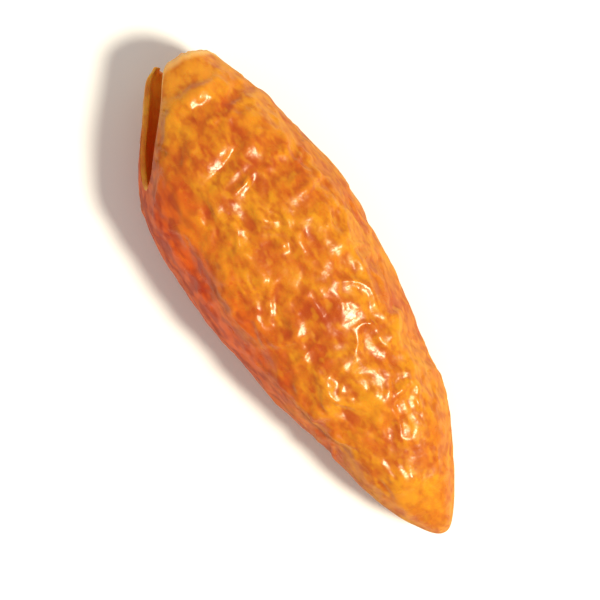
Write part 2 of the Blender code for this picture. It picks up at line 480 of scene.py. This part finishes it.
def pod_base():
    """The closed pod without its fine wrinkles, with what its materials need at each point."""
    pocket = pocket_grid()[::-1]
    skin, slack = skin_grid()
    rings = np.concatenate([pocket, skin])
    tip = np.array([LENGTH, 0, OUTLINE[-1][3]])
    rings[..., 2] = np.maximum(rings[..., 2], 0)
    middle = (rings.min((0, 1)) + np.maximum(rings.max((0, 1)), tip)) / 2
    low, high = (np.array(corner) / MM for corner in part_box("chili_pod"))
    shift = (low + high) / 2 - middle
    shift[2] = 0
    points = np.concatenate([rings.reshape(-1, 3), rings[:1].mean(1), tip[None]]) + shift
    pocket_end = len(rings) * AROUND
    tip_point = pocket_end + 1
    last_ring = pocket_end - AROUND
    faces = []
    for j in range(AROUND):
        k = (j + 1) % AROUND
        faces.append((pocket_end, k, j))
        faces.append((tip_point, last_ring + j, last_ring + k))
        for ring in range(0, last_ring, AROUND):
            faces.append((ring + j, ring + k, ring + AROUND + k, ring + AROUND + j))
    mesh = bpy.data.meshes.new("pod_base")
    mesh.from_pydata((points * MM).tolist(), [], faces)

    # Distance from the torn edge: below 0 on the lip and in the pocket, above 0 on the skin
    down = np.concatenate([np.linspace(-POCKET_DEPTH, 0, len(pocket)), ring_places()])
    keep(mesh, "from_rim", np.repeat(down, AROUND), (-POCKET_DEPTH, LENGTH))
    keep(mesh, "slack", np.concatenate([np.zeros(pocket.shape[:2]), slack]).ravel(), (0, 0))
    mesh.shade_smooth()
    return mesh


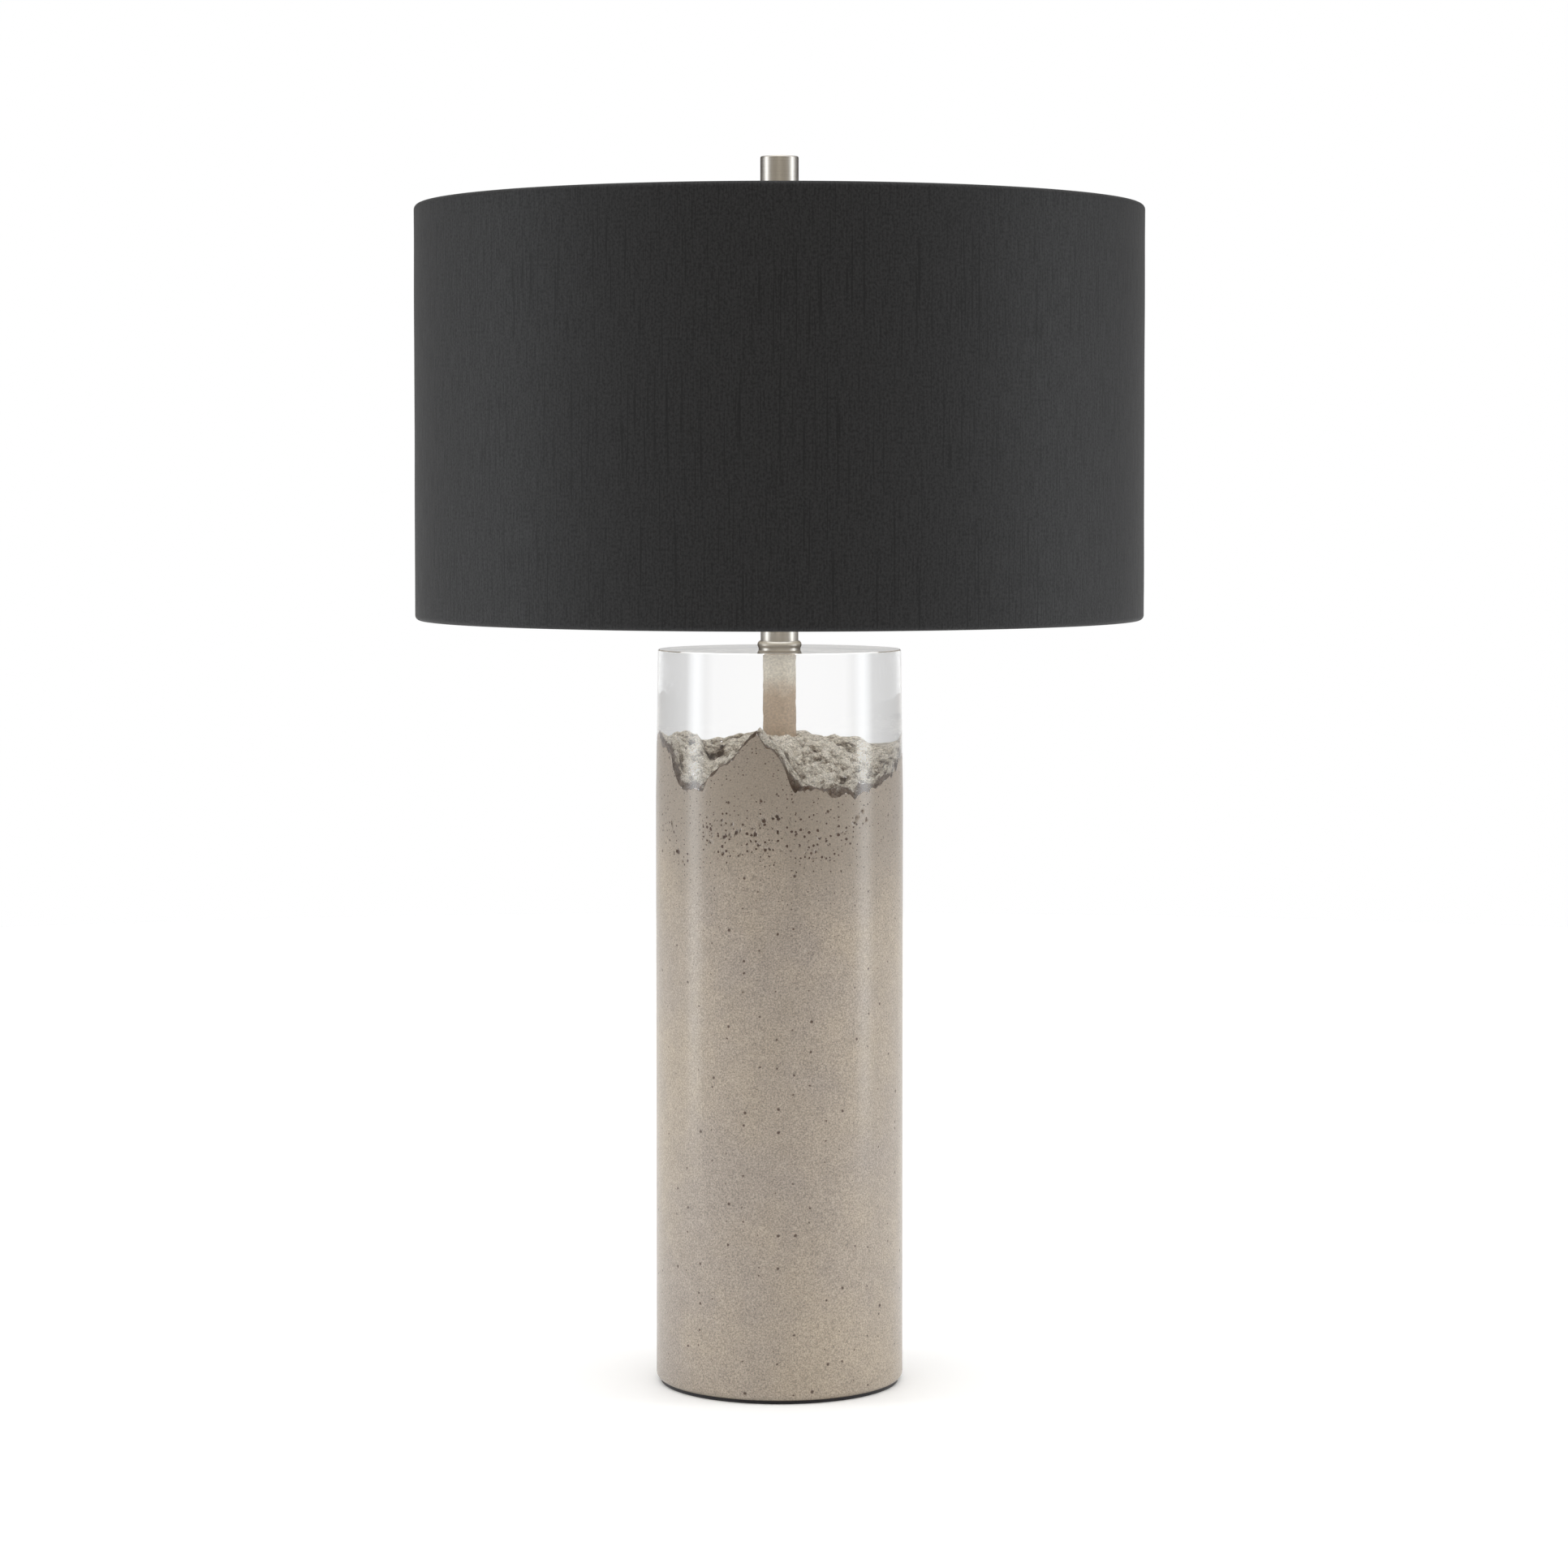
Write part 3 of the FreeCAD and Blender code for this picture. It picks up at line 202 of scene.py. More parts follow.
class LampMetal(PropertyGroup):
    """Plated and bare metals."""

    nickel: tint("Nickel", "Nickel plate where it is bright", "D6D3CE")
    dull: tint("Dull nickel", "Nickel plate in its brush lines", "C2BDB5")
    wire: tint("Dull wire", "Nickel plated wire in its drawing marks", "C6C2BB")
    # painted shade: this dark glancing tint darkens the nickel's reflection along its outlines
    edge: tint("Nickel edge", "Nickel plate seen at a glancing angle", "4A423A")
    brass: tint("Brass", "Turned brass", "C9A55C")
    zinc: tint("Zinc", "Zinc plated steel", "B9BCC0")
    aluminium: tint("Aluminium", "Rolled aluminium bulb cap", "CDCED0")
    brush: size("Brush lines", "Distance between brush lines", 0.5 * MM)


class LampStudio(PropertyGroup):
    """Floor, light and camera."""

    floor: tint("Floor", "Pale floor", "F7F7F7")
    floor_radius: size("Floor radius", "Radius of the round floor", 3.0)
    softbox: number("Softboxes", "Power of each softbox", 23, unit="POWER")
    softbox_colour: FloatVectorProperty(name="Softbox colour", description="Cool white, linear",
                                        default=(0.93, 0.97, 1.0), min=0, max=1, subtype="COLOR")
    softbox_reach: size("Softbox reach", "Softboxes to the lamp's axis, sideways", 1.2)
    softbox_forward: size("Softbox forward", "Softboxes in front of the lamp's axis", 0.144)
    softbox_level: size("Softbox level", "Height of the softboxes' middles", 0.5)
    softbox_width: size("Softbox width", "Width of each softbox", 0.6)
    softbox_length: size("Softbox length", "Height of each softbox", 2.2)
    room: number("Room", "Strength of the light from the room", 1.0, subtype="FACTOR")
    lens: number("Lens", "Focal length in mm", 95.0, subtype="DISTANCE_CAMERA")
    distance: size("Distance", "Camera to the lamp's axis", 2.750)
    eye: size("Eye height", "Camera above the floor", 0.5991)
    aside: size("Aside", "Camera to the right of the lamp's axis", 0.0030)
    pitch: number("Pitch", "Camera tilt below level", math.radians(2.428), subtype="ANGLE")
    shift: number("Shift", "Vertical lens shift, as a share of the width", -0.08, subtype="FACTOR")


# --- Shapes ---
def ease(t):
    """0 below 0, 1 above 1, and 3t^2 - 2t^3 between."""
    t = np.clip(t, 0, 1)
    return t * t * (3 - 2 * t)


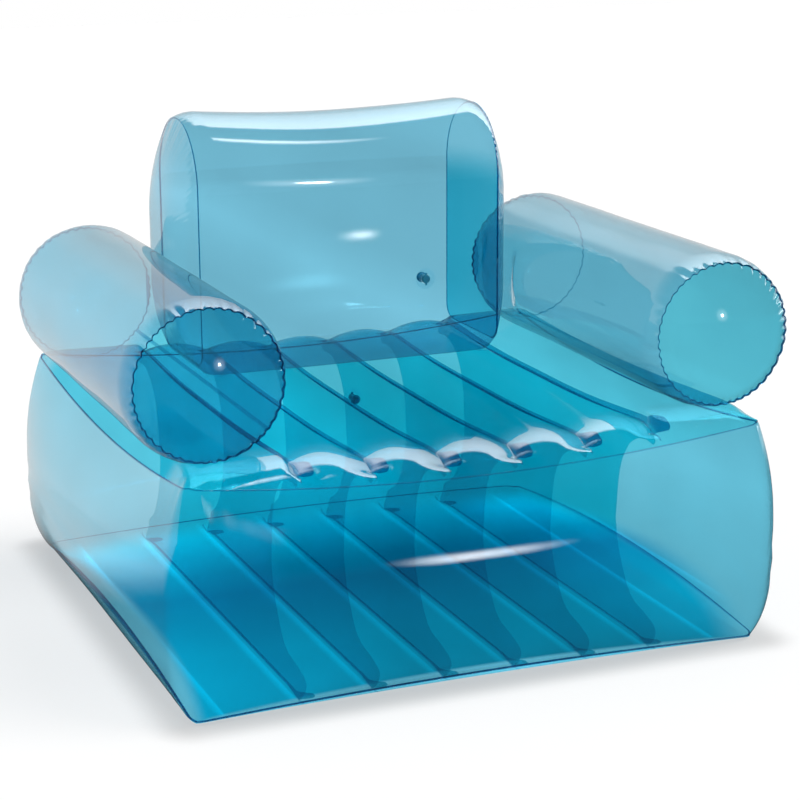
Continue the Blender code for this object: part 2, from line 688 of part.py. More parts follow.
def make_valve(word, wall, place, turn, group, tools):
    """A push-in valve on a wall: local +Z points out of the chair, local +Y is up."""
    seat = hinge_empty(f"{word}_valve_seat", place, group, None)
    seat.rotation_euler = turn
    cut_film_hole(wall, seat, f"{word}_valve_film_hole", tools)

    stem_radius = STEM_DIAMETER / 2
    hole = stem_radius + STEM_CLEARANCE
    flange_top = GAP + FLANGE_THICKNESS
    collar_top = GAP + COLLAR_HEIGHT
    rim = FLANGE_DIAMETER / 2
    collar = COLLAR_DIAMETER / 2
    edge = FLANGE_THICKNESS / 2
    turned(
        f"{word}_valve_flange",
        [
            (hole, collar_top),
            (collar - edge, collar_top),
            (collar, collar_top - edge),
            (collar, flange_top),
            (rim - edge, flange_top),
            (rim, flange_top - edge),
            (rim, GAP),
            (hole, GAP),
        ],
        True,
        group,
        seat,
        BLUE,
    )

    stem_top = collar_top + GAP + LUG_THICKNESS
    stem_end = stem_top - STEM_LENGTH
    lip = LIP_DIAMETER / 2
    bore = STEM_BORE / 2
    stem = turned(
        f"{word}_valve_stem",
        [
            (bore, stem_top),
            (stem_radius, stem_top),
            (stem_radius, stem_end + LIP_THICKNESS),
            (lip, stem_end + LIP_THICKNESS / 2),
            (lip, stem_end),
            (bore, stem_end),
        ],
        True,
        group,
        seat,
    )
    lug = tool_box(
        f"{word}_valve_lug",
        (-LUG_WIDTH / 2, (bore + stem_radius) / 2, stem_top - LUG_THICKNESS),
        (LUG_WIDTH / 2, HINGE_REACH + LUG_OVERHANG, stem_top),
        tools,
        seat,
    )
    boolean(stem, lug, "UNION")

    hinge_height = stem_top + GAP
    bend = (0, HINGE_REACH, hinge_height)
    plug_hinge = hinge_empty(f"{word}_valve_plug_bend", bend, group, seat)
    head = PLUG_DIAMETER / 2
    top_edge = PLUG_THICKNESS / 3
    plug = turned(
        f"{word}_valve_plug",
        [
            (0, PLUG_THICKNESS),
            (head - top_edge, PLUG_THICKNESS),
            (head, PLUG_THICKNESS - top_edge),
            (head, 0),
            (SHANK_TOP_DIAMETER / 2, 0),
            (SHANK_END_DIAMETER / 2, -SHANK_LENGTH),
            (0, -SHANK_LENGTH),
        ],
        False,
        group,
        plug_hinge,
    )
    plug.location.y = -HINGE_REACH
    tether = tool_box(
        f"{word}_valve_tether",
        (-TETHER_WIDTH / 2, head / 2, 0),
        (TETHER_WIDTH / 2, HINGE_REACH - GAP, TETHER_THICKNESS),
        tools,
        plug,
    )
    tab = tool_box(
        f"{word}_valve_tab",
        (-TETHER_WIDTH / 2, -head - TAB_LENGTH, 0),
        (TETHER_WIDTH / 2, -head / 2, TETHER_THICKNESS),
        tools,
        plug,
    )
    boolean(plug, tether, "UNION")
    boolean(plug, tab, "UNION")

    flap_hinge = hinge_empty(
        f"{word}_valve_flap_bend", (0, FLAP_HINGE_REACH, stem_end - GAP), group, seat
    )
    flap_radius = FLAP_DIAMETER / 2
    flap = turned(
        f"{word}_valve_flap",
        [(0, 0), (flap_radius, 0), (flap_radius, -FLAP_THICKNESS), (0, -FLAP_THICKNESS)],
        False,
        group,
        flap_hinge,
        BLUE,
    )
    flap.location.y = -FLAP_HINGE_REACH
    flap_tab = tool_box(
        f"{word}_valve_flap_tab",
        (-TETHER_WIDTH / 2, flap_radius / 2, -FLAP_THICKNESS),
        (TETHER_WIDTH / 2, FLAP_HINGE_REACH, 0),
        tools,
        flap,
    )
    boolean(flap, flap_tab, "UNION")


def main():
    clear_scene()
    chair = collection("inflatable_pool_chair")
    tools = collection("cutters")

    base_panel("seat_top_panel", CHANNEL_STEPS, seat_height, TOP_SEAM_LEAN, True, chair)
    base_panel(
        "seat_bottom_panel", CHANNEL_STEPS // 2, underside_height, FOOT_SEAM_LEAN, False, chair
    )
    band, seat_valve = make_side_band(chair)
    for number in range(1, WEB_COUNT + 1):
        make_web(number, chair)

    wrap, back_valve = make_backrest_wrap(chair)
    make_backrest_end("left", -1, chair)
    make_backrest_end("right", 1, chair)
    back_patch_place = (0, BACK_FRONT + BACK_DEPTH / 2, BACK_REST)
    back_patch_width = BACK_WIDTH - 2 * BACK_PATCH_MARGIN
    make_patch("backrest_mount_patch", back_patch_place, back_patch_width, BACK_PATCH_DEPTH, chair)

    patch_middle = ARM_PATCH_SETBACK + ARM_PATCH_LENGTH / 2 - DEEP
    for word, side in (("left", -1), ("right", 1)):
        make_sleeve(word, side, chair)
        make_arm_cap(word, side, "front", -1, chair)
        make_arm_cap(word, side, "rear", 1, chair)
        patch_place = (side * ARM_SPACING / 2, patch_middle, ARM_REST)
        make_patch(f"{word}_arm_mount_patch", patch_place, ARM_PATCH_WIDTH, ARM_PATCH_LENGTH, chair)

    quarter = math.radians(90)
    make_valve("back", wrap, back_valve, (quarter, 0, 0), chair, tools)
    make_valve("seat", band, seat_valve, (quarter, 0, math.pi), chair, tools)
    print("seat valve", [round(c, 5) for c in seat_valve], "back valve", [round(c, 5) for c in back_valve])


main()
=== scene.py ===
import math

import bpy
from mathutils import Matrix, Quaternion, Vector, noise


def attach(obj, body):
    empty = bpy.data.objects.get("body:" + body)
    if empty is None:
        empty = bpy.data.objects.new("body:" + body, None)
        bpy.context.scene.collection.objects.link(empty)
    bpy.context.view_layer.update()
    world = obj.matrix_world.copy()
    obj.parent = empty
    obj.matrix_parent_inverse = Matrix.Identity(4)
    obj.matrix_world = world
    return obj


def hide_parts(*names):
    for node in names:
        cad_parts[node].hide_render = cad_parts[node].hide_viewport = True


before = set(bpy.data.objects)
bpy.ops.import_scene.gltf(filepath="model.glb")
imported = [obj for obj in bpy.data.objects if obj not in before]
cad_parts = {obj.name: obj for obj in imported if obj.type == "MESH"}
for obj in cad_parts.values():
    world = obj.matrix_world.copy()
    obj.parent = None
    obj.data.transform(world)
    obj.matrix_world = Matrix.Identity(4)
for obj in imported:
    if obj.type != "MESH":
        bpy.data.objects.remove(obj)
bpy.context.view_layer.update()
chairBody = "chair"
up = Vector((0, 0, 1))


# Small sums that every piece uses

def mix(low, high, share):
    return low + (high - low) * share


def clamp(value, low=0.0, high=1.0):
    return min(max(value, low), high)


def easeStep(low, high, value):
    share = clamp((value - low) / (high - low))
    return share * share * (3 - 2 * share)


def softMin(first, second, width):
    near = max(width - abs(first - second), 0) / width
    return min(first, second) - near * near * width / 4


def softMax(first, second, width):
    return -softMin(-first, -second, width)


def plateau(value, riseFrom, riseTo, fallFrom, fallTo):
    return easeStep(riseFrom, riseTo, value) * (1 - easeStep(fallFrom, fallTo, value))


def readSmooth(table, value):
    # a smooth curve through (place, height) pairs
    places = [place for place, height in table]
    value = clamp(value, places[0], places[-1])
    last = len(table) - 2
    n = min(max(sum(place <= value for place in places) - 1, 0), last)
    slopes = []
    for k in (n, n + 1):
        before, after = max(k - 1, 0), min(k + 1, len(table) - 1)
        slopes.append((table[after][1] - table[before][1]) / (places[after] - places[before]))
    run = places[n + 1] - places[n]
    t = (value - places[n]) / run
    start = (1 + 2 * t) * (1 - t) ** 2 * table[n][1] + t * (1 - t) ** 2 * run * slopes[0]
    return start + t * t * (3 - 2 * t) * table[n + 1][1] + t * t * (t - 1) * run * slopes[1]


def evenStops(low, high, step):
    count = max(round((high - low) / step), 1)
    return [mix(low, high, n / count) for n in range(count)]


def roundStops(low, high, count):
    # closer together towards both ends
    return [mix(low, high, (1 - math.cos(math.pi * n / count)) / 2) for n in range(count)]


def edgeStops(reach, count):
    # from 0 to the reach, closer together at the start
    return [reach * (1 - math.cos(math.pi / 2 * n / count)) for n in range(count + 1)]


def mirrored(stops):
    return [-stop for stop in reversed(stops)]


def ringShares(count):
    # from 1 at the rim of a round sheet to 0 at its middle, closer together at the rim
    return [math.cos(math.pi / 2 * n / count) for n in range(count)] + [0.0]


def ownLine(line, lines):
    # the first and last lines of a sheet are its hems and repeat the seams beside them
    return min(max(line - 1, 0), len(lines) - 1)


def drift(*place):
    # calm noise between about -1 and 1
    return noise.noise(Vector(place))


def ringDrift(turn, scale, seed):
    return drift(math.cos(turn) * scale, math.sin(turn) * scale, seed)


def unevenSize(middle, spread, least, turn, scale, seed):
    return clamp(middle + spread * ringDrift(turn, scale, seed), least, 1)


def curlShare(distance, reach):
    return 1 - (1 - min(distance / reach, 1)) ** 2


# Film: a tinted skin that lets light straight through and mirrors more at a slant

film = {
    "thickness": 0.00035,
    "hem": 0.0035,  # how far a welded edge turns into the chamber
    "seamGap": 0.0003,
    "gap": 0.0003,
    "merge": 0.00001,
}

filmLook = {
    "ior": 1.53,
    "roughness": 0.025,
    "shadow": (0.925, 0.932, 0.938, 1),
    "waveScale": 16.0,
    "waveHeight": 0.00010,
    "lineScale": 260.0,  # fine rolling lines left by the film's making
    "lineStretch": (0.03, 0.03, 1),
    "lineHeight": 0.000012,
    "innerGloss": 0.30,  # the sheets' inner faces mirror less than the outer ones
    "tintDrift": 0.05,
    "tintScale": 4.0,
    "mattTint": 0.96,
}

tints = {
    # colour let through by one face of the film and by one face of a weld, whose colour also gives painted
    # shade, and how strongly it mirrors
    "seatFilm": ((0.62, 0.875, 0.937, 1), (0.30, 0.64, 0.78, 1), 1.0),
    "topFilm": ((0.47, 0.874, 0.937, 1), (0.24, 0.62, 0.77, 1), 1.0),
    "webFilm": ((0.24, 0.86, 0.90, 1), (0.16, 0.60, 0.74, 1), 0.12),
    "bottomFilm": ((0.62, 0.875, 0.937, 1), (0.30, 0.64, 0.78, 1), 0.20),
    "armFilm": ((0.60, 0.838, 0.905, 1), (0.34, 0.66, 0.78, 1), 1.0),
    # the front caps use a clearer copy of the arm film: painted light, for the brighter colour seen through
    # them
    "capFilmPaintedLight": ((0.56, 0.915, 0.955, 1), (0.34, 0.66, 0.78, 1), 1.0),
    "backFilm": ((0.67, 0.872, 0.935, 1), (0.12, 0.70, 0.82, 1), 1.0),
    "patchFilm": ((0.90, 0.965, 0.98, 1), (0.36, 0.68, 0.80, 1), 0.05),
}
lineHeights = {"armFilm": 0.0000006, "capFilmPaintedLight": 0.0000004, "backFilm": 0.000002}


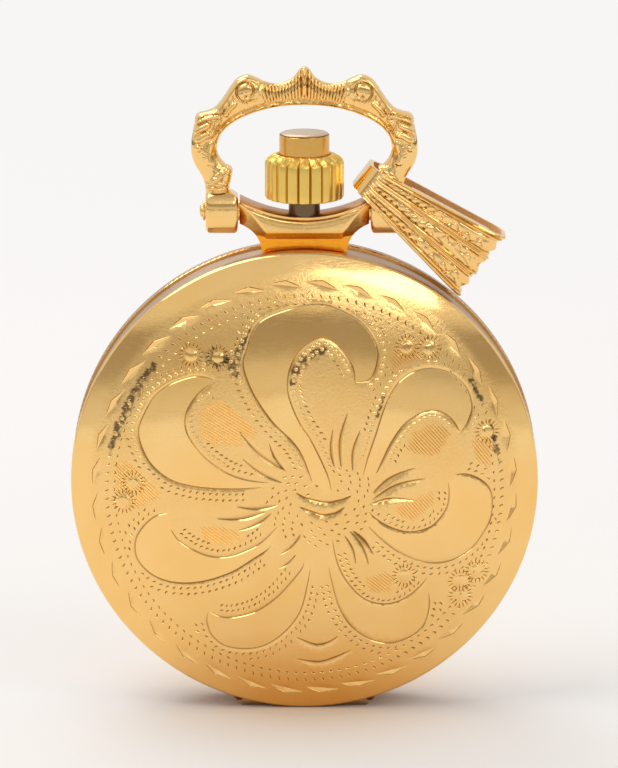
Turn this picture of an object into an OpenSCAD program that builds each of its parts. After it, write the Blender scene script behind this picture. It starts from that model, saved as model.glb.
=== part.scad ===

EXERCISE DIRECTIONS:
Beginning at the line that contains "Turn this picture", retype each line of the listing up to and including the last one, exactly as it stands, and nothing else.

CORRECT RESPONSE:
Turn this picture of an object into an OpenSCAD program that builds each of its parts. After it, write the Blender scene script behind this picture. It starts from that model, saved as model.glb.
=== part.scad ===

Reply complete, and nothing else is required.